To understand why anti-capsule antibodies can act together, we analyzed whether the antibodies influence each other’s binding to the surface. For this purpose, anti-capsule antibodies and anti-O2-antigen antibodies were fluorescently labelled and KpnO2 was incubated with a fixed concentration of fluorescent antibody in combination with increasing concentrations of unlabeled antibody. For anti-O2 antibodies, we observed that UKpn2 and UKpn6 compete, indicating they bind a similar epitope, or epitopes that are in proximity of each other (Fig. S6c).
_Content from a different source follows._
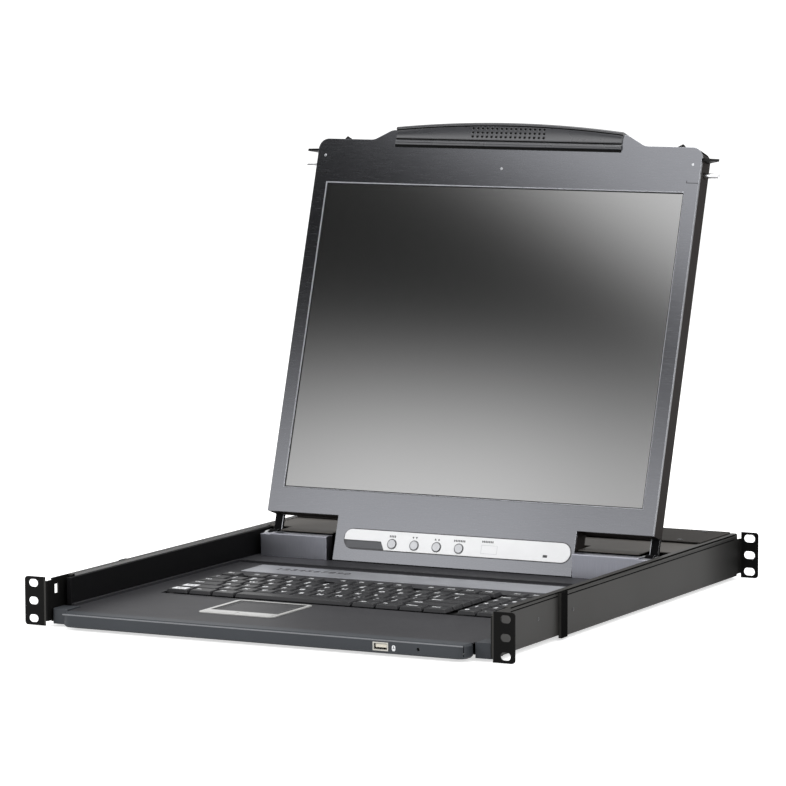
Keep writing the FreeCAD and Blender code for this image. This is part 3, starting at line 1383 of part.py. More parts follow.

Interestingly, mixing the two anti-capsule antibodies did not lead to competition, but showed synergistic binding, as binding of fluorescent UKpn3 was strongly enhanced in the presence of UKpn1 (Fig. 6e). Vice versa, unlabeled UKpn3 also enhanced binding of fluorescent UKpn1 (Fig S6d).
We wondered whether the synergistic binding could be a result of antibodies interacting with each other via the IgG Fc-tails. We hypothesized that Fc-mediated hexamer formation could potentially lead to a more stable binding of the anti-capsule antibodies to the surface. To test this, we used the SpA-B protein, which binds to IgG-Fc domains and thereby prevents IgG1 antibodies to form hexamers32. To first verify the activity of SpA-B in the context of Klebsiella, we showed that SpA-B fully blocks C3b-depositon induced by an anti-O2 antibody (UKpn2, Fig. 6f). This agrees with previous studies, showing that hexamer formation is important for antibody-dependent complement activation on bacteria32. Intriguingly, SpA-B did not effectively reduce C3b deposition induced by the mixture of two anti-capsular antibodies (Fig. 6g). This indicates that the process of Fc:Fc interactions between neighboring antibodies and ultimately hexamerization does not completely drive the synergistic activity of these anti-capsule antibodies.
Altogether, these results show that anti-capsule antibodies can jointly activate complement because they strengthen each other’s binding to the surface via a mechanism that is mostly independent of hexamer formation.